The operational requirement is not just quality cleaning — it’s scheduling reliability under conditions that stress every provider in the market simultaneously:

  • Snow events that delay crews
  • High volume of simultaneous turnovers across the mountain communities
  • Shorter daylight windows in December and January
  • Guests who arrive early and expect the property ready

A provider based in Salt Lake Valley trying to run Park City turnovers during peak ski season faces a compounding challenge: their Salt Lake routes keep them busy, and a Park City emergency on a Saturday morning competes with their primary market obligations.

Providers with dedicated Summit County operations — where Park City is the primary market, not an extension — have a fundamentally different capacity to absorb peak-season demand.

The Vacation Homeowner’s Specific Needs

Beyond STR operators, Park City has a significant population of vacation homeowners who visit primarily during ski season and summer, with the property sitting between occupancy periods.

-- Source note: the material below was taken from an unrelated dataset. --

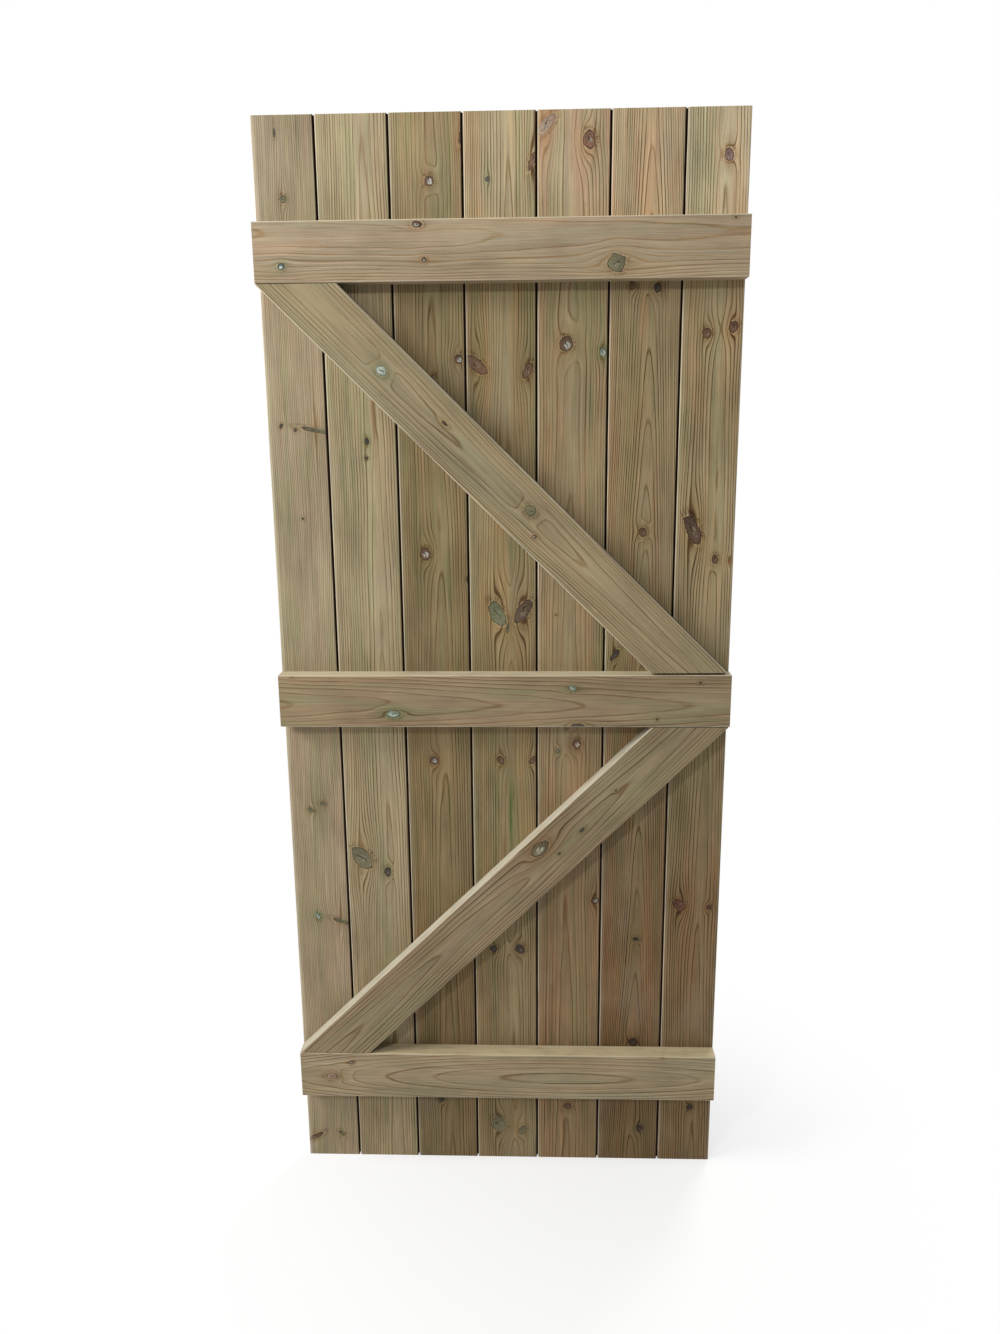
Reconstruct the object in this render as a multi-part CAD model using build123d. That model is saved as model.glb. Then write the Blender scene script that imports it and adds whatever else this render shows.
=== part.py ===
from build123d import *
import os
from math import asin, atan2, degrees, hypot

# Flat top garden gate leaf, ledged and braced, in pressure-treated pine.
# Seven tongued and grooved boards stand side by side. Three level ledges cross them on the
# ledged side, and two braces fill the two spaces between the ledges in a zigzag.
#
# The leaf is laid out with x from its left edge, z from the foot of the boards, and y = 0 on
# the boards' ledged side, with the ledges towards -y and the plain face towards +y.
# Each piece is then moved so that the origin is the middle of the lower hinge's seat, on the
# front of the bottom ledge.

# Whole leaf, mm
LEAF_WIDTH = 762.0
LEAF_HEIGHT = 1829.0

# Boards, mm
BOARD_COUNT = 7
BOARD_COVER = 113.6            # from one joint to the next; the two outer boards are ripped down
BOARD_THICKNESS = 20.0
JOINT_ARRIS = 2.0              # small bevel beside each joint on the ledged side
EDGE_ARRIS = 1.2               # small bevels on the leaf's two outer edges
FACE_BEVEL = 4.0               # bevel beside each joint on the plain face, half of the V

# Tongued and grooved joint, mm
LEDGED_SIDE_GAP = 2.5          # shadow gap between two boards on the ledged side
FACE_SIDE_GAP = 0.3            # shoulders almost touch on the plain face
TONGUE_REACH = 6.0             # past the joint line
TONGUE_THICKNESS = 5.6
TONGUE_BEVEL = 0.8
GROOVE_EXTRA_DEPTH = 1.0       # air past the tongue's tip
GROOVE_CLEARANCE = 0.2         # on each side of the tongue

# Ledges and braces, all of one planed section, mm
BAR_WIDTH = 90.0
BAR_THICKNESS = 32.0
BAR_ROUND = 2.0                # on the two front edges
BOTTOM_LEDGE_LOW = 150.0       # underside of the bottom ledge
BOARDS_ABOVE = 157.0           # from the top ledge to the boards' top ends
TOP_LEDGE_LOW = LEAF_HEIGHT - BOARDS_ABOVE - BAR_WIDTH

# Fit of the braces, mm
BRACE_END_GAP = 1.0            # between a brace's end and the ledge
BRACE_POINT_INSET = 1.0        # a brace's points stop this far from the leaf's edges
UPPER_BRACE_SHIFT = -2.5       # the upper brace sits a little to the left
UPPER_FOOT_NIP = 8.0           # its right-hand point is sawn off this far from the edge
UPPER_FOOT_LIFT = 3.0          # and its foot, sawn out of square, stands clear by this there

# Lower hinge's seat
HINGE_SEAT_INSET = BAR_WIDTH / 2

LEDGE_LOWS = {
    "ledge_bottom": BOTTOM_LEDGE_LOW,
    "ledge_middle": (BOTTOM_LEDGE_LOW + TOP_LEDGE_LOW) / 2,
    "ledge_top": TOP_LEDGE_LOW,
}
OUTER_BOARD_WIDTH = (LEAF_WIDTH - (BOARD_COUNT - 2) * BOARD_COVER) / 2
TO_SEAT_FRAME = Pos(-HINGE_SEAT_INSET, BAR_THICKNESS, -(BOTTOM_LEDGE_LOW + BAR_WIDTH / 2))


def tongue_side(joint):
    """Points of a board's right-hand side at a joint, from the ledged side to the plain face."""
    shoulder = joint - LEDGED_SIDE_GAP / 2
    face_shoulder = joint - FACE_SIDE_GAP / 2
    tip = joint + TONGUE_REACH
    near = (BOARD_THICKNESS - TONGUE_THICKNESS) / 2
    far = near + TONGUE_THICKNESS
    return [
        (shoulder - JOINT_ARRIS, 0),
        (shoulder, JOINT_ARRIS),
        (shoulder, near),
        (tip - TONGUE_BEVEL, near),
        (tip, near + TONGUE_BEVEL),
        (tip, far - TONGUE_BEVEL),
        (tip - TONGUE_BEVEL, far),
        (face_shoulder, far),
        (face_shoulder, BOARD_THICKNESS - FACE_BEVEL),
        (face_shoulder - FACE_BEVEL, BOARD_THICKNESS),
    ]


def groove_side(joint):
    """Points of a board's left-hand side at a joint, from the plain face to the ledged side."""
    shoulder = joint + LEDGED_SIDE_GAP / 2
    face_shoulder = joint + FACE_SIDE_GAP / 2
    bottom = joint + TONGUE_REACH + GROOVE_EXTRA_DEPTH
    near = (BOARD_THICKNESS - TONGUE_THICKNESS) / 2 - GROOVE_CLEARANCE
    far = BOARD_THICKNESS - near
    return [
        (face_shoulder + FACE_BEVEL, BOARD_THICKNESS),
        (face_shoulder, BOARD_THICKNESS - FACE_BEVEL),
        (face_shoulder, far),
        (bottom, far),
        (bottom, near),
        (shoulder, near),
        (shoulder, JOINT_ARRIS),
        (shoulder + JOINT_ARRIS, 0),
    ]


def ripped_edge(x, inward):
    """Points of an outer board's square edge, from the ledged side to the plain face."""
    return [
        (x + inward * EDGE_ARRIS, 0),
        (x, EDGE_ARRIS),
        (x, BOARD_THICKNESS - EDGE_ARRIS),
        (x + inward * EDGE_ARRIS, BOARD_THICKNESS),
    ]


def board(number):
    """One upright board; its plan is a closed outline, raised to the leaf's height."""
    left_joint = OUTER_BOARD_WIDTH + (number - 2) * BOARD_COVER
    right_joint = left_joint + BOARD_COVER
    if number == BOARD_COUNT:
        right = ripped_edge(LEAF_WIDTH, -1)
    else:
        right = tongue_side(right_joint)
    if number == 1:
        left = list(reversed(ripped_edge(0, 1)))
    else:
        left = groove_side(left_joint)
    plan = make_face(Polyline(right + left, close=True))
    return extrude(plan, LEAF_HEIGHT, dir=(0, 0, 1))


def bar(length):
    """A length of the planed section along x, centred on x and z, with its back on y = 0."""
    section = Plane.YZ * Pos(-BAR_THICKNESS / 2, 0) * Rectangle(BAR_THICKNESS, BAR_WIDTH)
    blank = extrude(section, length / 2, both=True)
    front_edges = blank.edges().filter_by(Axis.X).group_by(Axis.Y)[0]
    return fillet(front_edges, BAR_ROUND)


def ledge(low):
    """A level ledge across the whole leaf, with its underside at the given height."""
    return Pos(LEAF_WIDTH / 2, 0, low + BAR_WIDTH / 2) * bar(LEAF_WIDTH)


def brace(low_ledge, high_ledge, lean, shift=0.0, foot_nip=0.0, foot_lift=0.0):
    """A brace sawn from the same section to fill the space between two ledges.

    Its two points reach the leaf's two edges: with d the diagonal between the points, the bar
    lies steeper than that diagonal by the angle whose sine is the bar's width over d.
    lean is 1 for a brace that falls to the right and -1 for one that rises to the right.
    """
    foot = LEDGE_LOWS[low_ledge] + BAR_WIDTH
    head = LEDGE_LOWS[high_ledge]
    run = LEAF_WIDTH - 2 * BRACE_POINT_INSET
    diagonal = hypot(run, head - foot)
    angle = degrees(atan2(head - foot, run) + asin(BAR_WIDTH / diagonal))
    middle = Pos(LEAF_WIDTH / 2 + shift, 0, (foot + head) / 2)
    blank = middle * Rot(0, lean * angle, 0) * bar(2 * diagonal)

    left = 0.0
    right = LEAF_WIDTH - max(foot_nip, BRACE_POINT_INSET)
    outline = Polyline(
        [
            (left, 0, foot + BRACE_END_GAP),
            (right, 0, foot + BRACE_END_GAP + foot_lift),
            (right, 0, head - BRACE_END_GAP),
            (left, 0, head - BRACE_END_GAP),
        ],
        close=True,
    )
    space = extrude(make_face(outline), BAR_THICKNESS, dir=(0, -1, 0))
    return blank & space


pieces = {f"board_{number}": board(number) for number in range(1, BOARD_COUNT + 1)}
for name, low in LEDGE_LOWS.items():
    pieces[name] = ledge(low)
pieces["brace_upper"] = brace(
    "ledge_middle",
    "ledge_top",
    lean=1,
    shift=UPPER_BRACE_SHIFT,
    foot_nip=UPPER_FOOT_NIP,
    foot_lift=UPPER_FOOT_LIFT,
)
pieces["brace_lower"] = brace("ledge_bottom", "ledge_middle", lean=-1)

os.makedirs("parts", exist_ok=True)
for name, piece in pieces.items():
    export_step(TO_SEAT_FRAME * piece, f"parts/{name}.step")
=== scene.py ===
import math
from functools import partialmethod
from types import SimpleNamespace

import bmesh
import bpy
import numpy as np
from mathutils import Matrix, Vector


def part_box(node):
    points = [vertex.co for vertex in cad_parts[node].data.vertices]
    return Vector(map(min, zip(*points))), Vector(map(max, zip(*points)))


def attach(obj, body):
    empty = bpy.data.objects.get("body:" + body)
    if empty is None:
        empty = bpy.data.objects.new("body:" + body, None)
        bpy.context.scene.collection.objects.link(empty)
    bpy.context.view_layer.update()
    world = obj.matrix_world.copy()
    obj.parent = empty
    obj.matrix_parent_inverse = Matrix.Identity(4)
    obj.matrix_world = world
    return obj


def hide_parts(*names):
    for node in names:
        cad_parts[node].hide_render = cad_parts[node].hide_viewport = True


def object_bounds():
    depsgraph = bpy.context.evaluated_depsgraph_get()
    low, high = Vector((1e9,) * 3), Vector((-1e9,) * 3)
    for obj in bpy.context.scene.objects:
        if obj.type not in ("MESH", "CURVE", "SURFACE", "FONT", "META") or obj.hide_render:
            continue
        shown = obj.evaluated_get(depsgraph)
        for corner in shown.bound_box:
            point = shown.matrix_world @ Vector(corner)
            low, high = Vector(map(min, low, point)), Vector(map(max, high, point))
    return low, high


# Flat top garden gate leaf in planed, pressure-treated pine.
# Seven tongued and grooved boards, three ledges and two braces stand in for the plain solids, as
# rounded bars swept along their grain, and nail heads are added on the plain face.
# Places on the leaf are in millimetres from its bottom left corner, x to the right and z up,
# with y = 0 on the boards' ledged side. place() turns them into the frame's metres.

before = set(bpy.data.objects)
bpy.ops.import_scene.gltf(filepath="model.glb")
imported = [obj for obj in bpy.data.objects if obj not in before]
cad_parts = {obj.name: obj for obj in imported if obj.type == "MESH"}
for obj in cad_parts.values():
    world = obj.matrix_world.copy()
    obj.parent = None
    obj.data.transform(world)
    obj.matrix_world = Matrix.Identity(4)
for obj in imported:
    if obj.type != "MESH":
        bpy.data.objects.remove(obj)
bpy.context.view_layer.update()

MM = 0.001
LEAF_CORNER = np.array(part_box("board_1")[0])
LEAF_WIDTH = (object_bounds()[1].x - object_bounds()[0].x) / MM
LEAF_HEIGHT = (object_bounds()[1].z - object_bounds()[0].z) / MM

# Boards, mm
BOARD_COUNT = 7
BOARD_COVER = 113.6
BOARD_THICKNESS = 20.0
JOINT_ARRIS = 2.0
EDGE_ARRIS = 1.2
FACE_BEVEL = 4.0
LEDGED_SIDE_GAP = 2.5
FACE_SIDE_GAP = 0.3
TONGUE_REACH = 6.0
TONGUE_THICKNESS = 5.6
GROOVE_EXTRA_DEPTH = 1.0
GROOVE_CLEARANCE = 0.2
OUTER_BOARD_WIDTH = (LEAF_WIDTH - (BOARD_COUNT - 2) * BOARD_COVER) / 2

# Ledges and braces, mm
BAR_WIDTH = 90.0
BAR_THICKNESS = 32.0
BAR_ROUND = 2.0
LEDGE_LOWS = {"ledge_bottom": 150.0, "ledge_middle": 866.0, "ledge_top": 1582.0}
BRACE_END_GAP = 1.0
BRACE_POINT_INSET = 1.0
UPPER_BRACE_SHIFT = -2.5
UPPER_FOOT_NIP = 8.0
UPPER_FOOT_LIFT = 3.0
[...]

A home that’s been empty for 6 to 8 weeks accumulates differently than one in weekly use. Dust settles deeply on all horizontal surfaces. HVAC systems that weren’t running during vacancy may have circulated stored dust when first turned on. The kitchen and bathrooms may have dried residue from the last visit.

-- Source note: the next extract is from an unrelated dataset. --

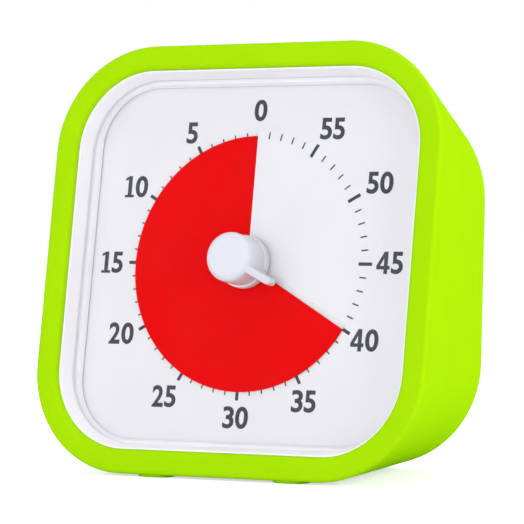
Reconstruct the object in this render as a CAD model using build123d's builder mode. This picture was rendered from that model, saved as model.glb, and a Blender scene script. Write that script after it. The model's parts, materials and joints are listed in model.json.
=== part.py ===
from build123d import *
import os
from math import acos, cos, degrees, pi, radians, sin, tan

# A square visual countdown timer that stands on a desk. A white case sits in a soft silicone
# sleeve. A red disc is threaded through a radial slit in the dial, so that turning the knob
# brings more or less of it in front of the dial.
# Millimetres, +Z up. The dial looks along -Y and leans back. The origin is under the middle of
# the overall box, on the surface that the feet stand on.
# "Height" is measured from the dial's flat rim towards the viewer, so it is negative behind it.

os.makedirs("parts", exist_ok=True)

# ---------------------------------------------------------------- driving dimensions
# overall body
rim_size = 89.0             # the sleeve's front, a rounded square
rim_corner = 21.8
rim_height = 6.7            # the rim's front plane above the dial
back_width = 74.4
back_tall = 77.4
back_corner = 21.1
depth_at_base = 47.0        # along the surface, from the rim's lowest edge to the back
dial_tilt = 10.07           # degrees that the dial leans back
back_tilt = 2.9             # degrees that the back leans out at its top
foot_height = 0.7

# sleeve
sleeve_wall = 2.2
lip_width = 5.0             # the rim's visible width around the front opening
lip_thickness = 2.0
rim_round = 0.9             # bevel around the rim's front
lip_round = 1.1             # bevel around the front opening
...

A pre-occupancy deep cleaning service before the owner or guests arrive — followed by vacation home cleaning maintenance during the occupancy period — is the standard approach for Park City vacation homeowners who want the property ready on arrival without doing the preparation themselves.

What Independent Park City Operators Do Well

Independent operators in the Park City market have genuine advantages that are worth acknowledging directly:

Community familiarity: A cleaner who has been working in Old Town or Prospector for years knows the streets, the building layouts, the specific quirks of their clients’ properties. That institutional knowledge is genuinely valuable.

Personal relationships: Many Park City homeowners and STR operators have worked with the same independent cleaner for years. The personal trust and communication ease in those relationships has real value that company structures don’t replicate in the same form.

Referral network depth: In a small community, reputation travels fast. An independent operator with a 10-year track record of trustworthy work has earned something that can’t be bought through marketing.

The trade-off is operational risk: what happens when the independent cleaner is sick during peak ski season, has a family emergency during a holiday weekend rush, or decides to reduce their client load? STR operators with back-to-back turnovers during December and March need a provider with backup capacity.

Booking Park City Cleaning

Park City cleaning service from Salt & Slate’s Summit County office serves primary residents, vacation homeowners, and short-term rental operators across Summit and Wasatch counties.

For STR operators: Airbnb and rental cleaning service with same-day turnover capability — coordinate with your booking calendar to schedule turnovers automatically as new reservations come in.

For vacation homeowners: deep cleaning service before each occupancy period, with recurring or one-time maintenance during your stay. Book a cleaning to request your quote.

Frequently asked

What is different about cleaning services in Park City compared to Salt Lake City?
Park City properties present specific challenges that distinguish them from Wasatch Front suburban homes: high-altitude dust accumulation from arid mountain air, mountain surface materials (natural stone, reclaimed wood, exposed beam ceilings), short-term rental turnover demand with tight 5-hour windows during ski season, and properties that may sit unoccupied for weeks before seasonal occupancy. Providers who regularly clean mountain properties develop familiarity with these patterns that general residential cleaners may not have.
How far does a Salt Lake City cleaning company travel to service Park City?
Park City is approximately 35 miles from Salt Lake City, but the Parley's Canyon route can add significant time during peak ski traffic on weekends. Companies based in the Salt Lake Valley may nominally offer to serve Park City but may not have reliable scheduling for Summit County. Salt & Slate operates a dedicated Park City office for Summit and Wasatch County clients — the crew is based in the market, not commuting from the valley.
How do I find a reliable cleaning service for my Park City vacation rental or primary residence?
Look for a provider with explicit Park City experience: Google reviews that mention specific Park City properties or neighborhoods, demonstrated Airbnb turnover capability, and a physical address or office in Summit County rather than a Salt Lake Valley address serving Park City as an extension. Ask whether they have a backup crew for missed appointments during peak ski season, when schedule disruptions are most likely.
Does Salt & Slate provide services in Deer Valley, Promontory, and Tuhaye?
Yes. The Park City office serves Summit and Wasatch County properties including Deer Valley, Canyons Resort area, Promontory, Tuhaye, Glenwild, and Snyderville Basin. These are the communities where the Park City team has the deepest operational familiarity.
What cleaning frequency do most Park City primary residents and vacation homeowners use?
Primary residents in Park City most commonly use bi-weekly recurring service. Vacation homeowners and STR operators schedule turnovers around checkout dates — which in peak season can mean multiple times per week. Some vacation homeowners who visit seasonally book a deep clean before each occupancy period and maintain the property with a light service between visits.